Такая вот реконструкция. Вернее, антидот скорее тем бесконечным романам, которые в последние годы пишут, переводят и награждают, в которых снова и снова о «работе памяти» и «зловещем советском наследии», где в паре «преступления немецкого и советского тоталитаризма» советский сначала уравняли с фашистским, потом подтянули на первое место, а теперь, видимо, только им и будут заниматься. Опубликуют еще десятки (про)западных статей и романов, например, про насилие советских солдат в Германии, но не про то, как они освобождали тот же лагерь Клоога (российские патриотические ответы вроде ленты «Собибор», к сожалению, не всегда должным образом замечаются — в том числе из-за невысоких художественных качеств вкупе с большой идеологической загруженностью).
Поэтому хорошо, наверное, что есть роман с таким мнением. Роман сильный, жесткий, необычный и страшный. Далеко не ностальгический галлюциноз Проханова.
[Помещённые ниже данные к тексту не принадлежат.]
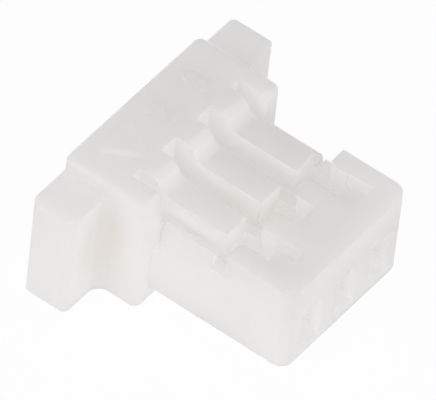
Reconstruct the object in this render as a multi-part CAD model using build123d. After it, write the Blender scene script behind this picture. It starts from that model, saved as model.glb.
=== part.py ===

Ведь правда — у всех всегда своя, и вообще это очень сложно. Вот и герои, которые не стали настоящими детективами и не поддержали ни одну из предполагаемых сюжетных линий, хотят чаще не идти в бой за эту самую правду, а спрятаться от нее. «Как еще не рожденный ребенок, он бы спрятался в ее теле от жизни, от жестокой необходимости делать выбор между злом и еще большим злом».